Institut Charles Sadron Event

Horaire: 16H00 Abstract: Complexation of oppositely charged polyelectrolytes plays a fundamental role in the compartmentalization of the living cells. It is also important for technological and pharmaceutical applications; for example, coacervates are used as underwater adhesives, and self-assembled structures on their basis are promising for hydrophilic ionic drug and gene delivery. In my talk, I’ll highlight our recent achievements in the theoretical treatment of polyelectrolyte complex coacervation, which not only provide a rationalization for experimental studies and are confirmed by computer simulations but also possess predictive capabilities.
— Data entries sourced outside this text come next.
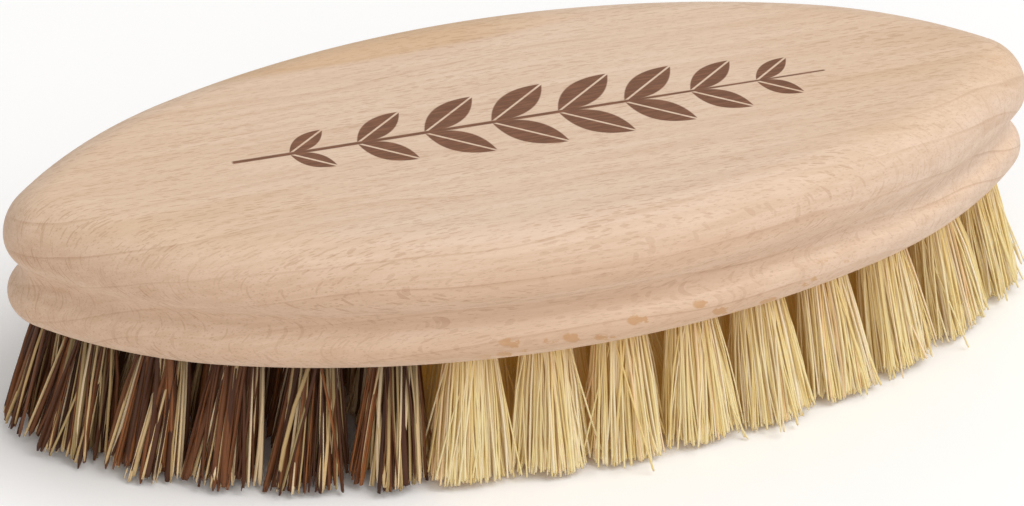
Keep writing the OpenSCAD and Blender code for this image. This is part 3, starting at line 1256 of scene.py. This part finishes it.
    def _tubes(
        self, lines: Array, size: FibreKind, width: Array, rng: np.random.Generator
    ) -> tuple[Array, list]:
        """Flattened tubes of a few sides round the middle lines.

        A point of a tube is its line's point plus half the width along one of the
        directions square to the tuft's axis, flattened across a direction of the
        fibre's own. The last ring is narrower, as a cut or broken tip.

        Args:
            lines: the middle lines.
            size: the kind of fibre.
            width: the fibres' widths.
            rng: the source of chance.

        Returns:
            The points and the faces.
        """
        u, v = self.hole.square()
        turn = rng.random(size.count)[:, None] * math.tau
        corner = np.arange(size.sides) / size.sides * math.tau
        wide, flat = np.cos(corner), size.flatness * np.sin(corner)
        on_u = wide * np.cos(turn) - flat * np.sin(turn)
        on_v = wide * np.sin(turn) + flat * np.cos(turn)
        ways = on_u[..., None] * u + on_v[..., None] * v
        girth = np.ones((size.count, self.rings))
        girth[:, -1] = 1.0 - size.pointed * rng.random(size.count)
        girth *= width[:, None] / 2
        points = lines[:, :, None] + girth[..., None, None] * ways[:, None]
        points[..., 2] = np.maximum(points[..., 2], 0.0)
        each = self.rings * size.sides
        first = np.arange(size.count) * each
        walls = grid_faces(self.rings, size.sides, True)[None] + first[:, None, None]
        faces = walls.reshape(-1, 4).tolist()
        ring = np.arange(size.sides)
        for end in (ring[::-1], ring + each - size.sides):
            faces += (end[None] + first[:, None]).tolist()
        return points.reshape(-1, 3), faces


@dataclass
class BristleField:
    """All the tufts of the brush, found from the frame's nodes."""

    nodes: dict[str, bpy.types.Object]
    mouth_z: float
    hard: FibreFinish = FibreFinish(
        name="hard_bristle",
        stops=(
            (0.0, srgb(60, 34, 19)),
            (0.25, srgb(86, 51, 30)),
            (0.42, srgb(120, 72, 38)),
            (0.52, srgb(155, 95, 50)),
            (0.58, srgb(112, 71, 38)),
            (0.61, srgb(158, 138, 94)),
            (0.70, srgb(203, 172, 120)),
            (0.86, srgb(229, 202, 156)),
            (1.0, srgb(238, 214, 178)),
        ),
        shade=srgb(50, 29, 16),
        painted_root_shade=0.6,
        speck=srgb(70, 36, 20),
        specks=0.45,
        streaks=0.75,
        plain_from=0.60,
        gloss=0.25,
        painted_glow=(0.005, 0.002, 0.001),
    )
    soft: FibreFinish = FibreFinish(
        name="soft_bristle",
        stops=(
            (0.0, srgb(226, 205, 146)),
            (0.3, srgb(230, 215, 162)),
            (0.7, srgb(232, 219, 178)),
            (0.93, srgb(233, 222, 196)),
            (1.0, srgb(232, 198, 154)),
        ),
        shade=srgb(206, 154, 84),
        painted_root_shade=0.4,
        speck=srgb(224, 184, 116),
        specks=0.2,
        streaks=0.15,
        plain_from=1.1,
        gloss=0.1,
        painted_glow=(0.048, 0.024, 0.005),
    )
    flat_within: float = 0.01 * MM
    rim_spacing: float = 1.0 * MM
    rim_turn: float = math.radians(6.0)
    first_seed: int = 7

    def holes(self) -> dict[str, Hole]:
        """The hole of each tuft.

        The mouth is the middle of the box of the node's points at the underside, and
        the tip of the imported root, its highest point, lies on the axis.

        Returns:
            The holes by the names of their tufts.
        """
        found = {}
        for name in sorted(n for n in self.nodes if "_tuft_" in n):
            mesh = self.nodes[name].data
            flat = np.zeros(len(mesh.vertices) * 3)
            mesh.vertices.foreach_get("co", flat)
            points = flat.reshape(-1, 3)
            rim = points[np.abs(points[:, 2] - self.mouth_z) < self.flat_within]
            mouth = (rim.min(0) + rim.max(0)) / 2
            axis = mouth - points[points[:, 2].argmax()]
            found[name] = Hole(mouth, axis / np.linalg.norm(axis))
        return found

    def build(self, holes: dict[str, Hole], oval: Oval) -> list[bpy.types.Object]:
        """Builds every tuft.

        Args:
            holes: the holes by the names of their tufts.
            oval: the plan of the block.

        Returns:
            The tufts' objects.
        """
        materials = {Fibre.HARD: self.hard.build(), Fibre.SOFT: self.soft.build()}
        rim, outward = oval.rim(self.rim_spacing, self.rim_turn)
        tufts = []
        for seed, (name, hole) in enumerate(holes.items(), self.first_seed):
            kind = Fibre(name.split("_")[0])
            tufts.append(Tuft(name, kind, hole, rim, outward, seed).build(materials[kind]))
        return tufts


@dataclass(frozen=True)
class Lamp:
    """A square soft lamp that looks at the object."""

    name: str
    place: tuple[float, float, float]
    size: float
    power: float
    colour: Colour = (1.0, 1.0, 1.0)


@dataclass(frozen=True)
class Studio:
    """The floor, the lamps and the camera."""

    azimuth: float = -16.23
    elevation: float = 36.05
    roll: float = 0.53
    distance: float = 0.8
    focal_pixels: float = 6255.2
    aim: tuple[float, float, float] = (-0.00263, -0.00441, 0.01879)
    sensor: float = 36.0
    clip: Span = (0.01, 20.0)
    floor_size: float = 6.0
    floor_points: int = 9
    floor_drop: float = 0.2 * MM
    sky: float = 0.5
    lamps: tuple[Lamp, ...] = (
        Lamp("key", place=(0.84, -0.63, 1.82), size=1.4, power=21.8),
        Lamp("side", place=(1.91, -0.57, 0.67), size=1.2, power=8.3, colour=(0.92, 0.97, 1.0)),
        Lamp("fill", place=(-0.75, -1.55, 1.1), size=1.6, power=7.2, colour=(1.0, 0.91, 0.81)),
        Lamp("back", place=(0.4, 1.8, 1.2), size=1.4, power=3.0),
    )

    def build(self) -> None:
        """Sets the floor, the lamps and the camera."""
        self._floor()
        self._sky()
        for lamp in self.lamps:
            self._lamp(lamp)
        self._camera()

    def _floor(self) -> None:
        """A wide flat grid just under the bristle tips."""
        half = self.floor_size / 2
        line = np.linspace(-half, half, self.floor_points)
        x, y = np.meshgrid(line, line)
        points = np.stack([x, y, np.full_like(x, -self.floor_drop)], axis=-1).reshape(-1, 3)
        quads = grid_faces(self.floor_points, self.floor_points, False)
        floor = new_object("floor", points, quads, FloorFinish().build())

    def _sky(self) -> None:
        """An even white sky, shown without a film look."""
        scene = bpy.context.scene
        scene.view_settings.view_transform = "Standard"
        scene.world = bpy.data.worlds.new("studio")
        scene.world.use_nodes = True
        sky = scene.world.node_tree.nodes["Background"]
        sky.inputs["Color"].default_value = (1.0, 1.0, 1.0, 1.0)
        sky.inputs["Strength"].default_value = self.sky

    def _lamp(self, lamp: Lamp) -> None:
        """Hangs a lamp.

        Args:
            lamp: the lamp.
        """
        data = bpy.data.lights.new(lamp.name, "AREA")
        data.size = lamp.size
        data.energy = lamp.power
        data.color = lamp.colour
        hung = bpy.data.objects.new(lamp.name, data)
        hung.location = lamp.place
        way = Vector(self.aim) - Vector(lamp.place)
        hung.rotation_euler = way.to_track_quat("-Z", "Y").to_euler()
        bpy.context.scene.collection.objects.link(hung)

    def _camera(self) -> None:
        """The camera, at the photograph's angle. Azimuth 0 looks along +y."""
        a, e, r = (math.radians(v) for v in (self.azimuth, self.elevation, self.roll))
        back = Vector((math.sin(a) * math.cos(e), -math.cos(a) * math.cos(e), math.sin(e)))
        right = Vector((math.cos(a), math.sin(a), 0.0))
        up = back.cross(right)
        turned = right * math.cos(r) + up * math.sin(r)
        upright = up * math.cos(r) - right * math.sin(r)
        data = bpy.data.cameras.new("camera")
        data.sensor_width = self.sensor
        data.lens = self.focal_pixels * self.sensor / IMAGE_SIZE[0]
        data.clip_start, data.clip_end = self.clip
        camera = bpy.data.objects.new("camera", data)
        turn = Matrix((turned, upright, back)).transposed()
        eye = Vector(self.aim) + back * self.distance
        camera.matrix_world = Matrix.Translation(eye) @ turn.to_4x4()
        bpy.context.scene.collection.objects.link(camera)
        bpy.context.scene.camera = camera


def main() -> None:
    """Builds the brush and its studio."""
    logging.basicConfig(level=logging.INFO, format="%(message)s")
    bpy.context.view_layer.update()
    low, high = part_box("block")
    bristles = BristleField(frame["nodes"], low.z)
    holes = bristles.holes()
    oval = Oval(high.x - low.x, high.y - low.y)
    block = Block(low.z, high.z, oval, list(holes.values())).build()
    log.info("%s: %d faces", block.name, len(block.data.polygons))
    for tuft in bristles.build(holes, oval):
        log.info("%s: %d faces", tuft.name, len(tuft.data.polygons))
    wire = WireFinish().build()
    for name in ("hard_anchors", "soft_anchors"):
        for held in frame["nodes"][name].material_slots:
            held.material = wire
        log.info("%s: wire finish", name)
    Studio().build()


if __name__ == "__main__":
    main()
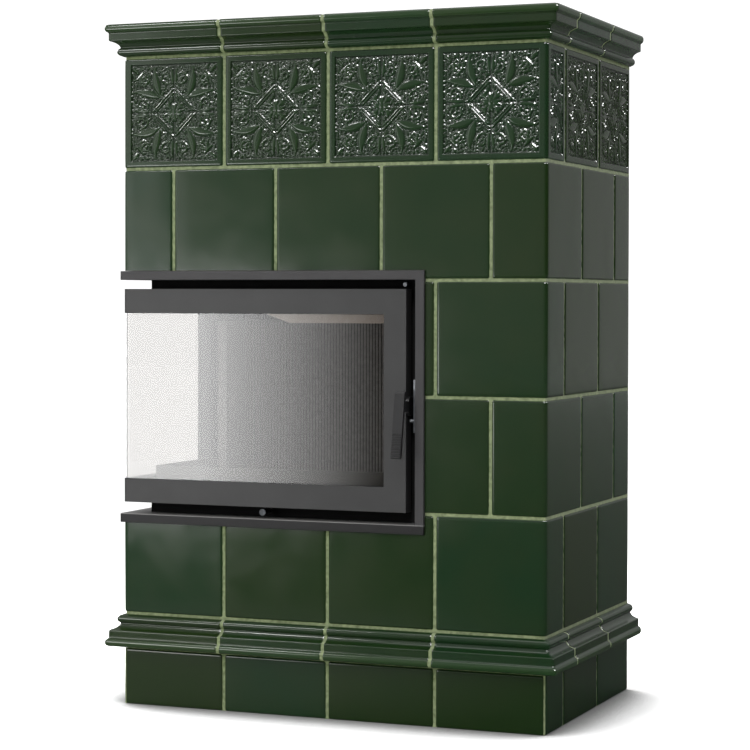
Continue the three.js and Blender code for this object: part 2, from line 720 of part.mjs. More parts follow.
function hingeBarrel(z0, z1) {
  const web = box(
    HINGE.x - BARREL_RADIUS / 2,
    HINGE.x + BARREL_RADIUS / 2,
    DOOR.y1 - 1,
    HINGE.y,
    z0,
    z1,
  );
  return upright(disc(HINGE.x, HINGE.y, BARREL_RADIUS), z0, z1).add(web);
}

function doorFrame() {
  const inner = DOOR_DEPTH - DOOR_PROUD;
  const rail = (z0, z1) =>
    upright(cornerStrip(-DOOR_PROUD, inner, DOOR.x1, DOOR.y1, DOOR_CORNER), z0, z1);
  const bore = upright(disc(HINGE.x, HINGE.y, PIN_RADIUS + FIT), DOOR.z0 - 1, DOOR.z1 + 1);
  const spindleBore = alongX(
    disc(HUB.y, HUB.z, SPINDLE_RADIUS + FIT),
    DOOR.x1 - SPINDLE_LENGTH - FIT,
    DOOR.x1 + 1,
  );
  return joined(
    rail(DOOR.z0, WINDOW.z0),
    rail(WINDOW.z1, DOOR.z1),
    box(DOOR.x1 - STILE, DOOR.x1, DOOR.y0, FRONT + inner, DOOR.z0, DOOR.z1),
    box(DOOR.x0, LEFT + inner, DOOR.y1 - STILE, DOOR.y1, DOOR.z0, DOOR.z1),
    hingeBarrel(DOOR.z1 - BARREL_LENGTH, DOOR.z1),
    hingeBarrel(DOOR.z0, DOOR.z0 + BARREL_LENGTH),
  )
    .subtract(bore)
    .subtract(frontGlass(FIT))
    .subtract(sideGlass(FIT))
    .subtract(spindleBore);
}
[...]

The starting point is the “usual” symmetric coacervate of flexible polyelectrolytes, whose equilibrium properties, such as density, correlation length, and surface tension, are predicted in a wide range of solvent qualities and salt concentrations. Then I’ll consider more specific effects of (i) polyelectrolyte stiffness leading to liquid crystalline ordering within the coacervate, (ii) incompatibility between polyanions and polycations due to non-Coulomb interactions triggering intra-coacervate microphase separation, and (iii) primary sequence of charged and uncharged units in polyions enabling tunability of the coacervate stability region. Finally, I’ll discuss equilibrium properties of complex coacervate core micelles and salt-induced changes of their morphology.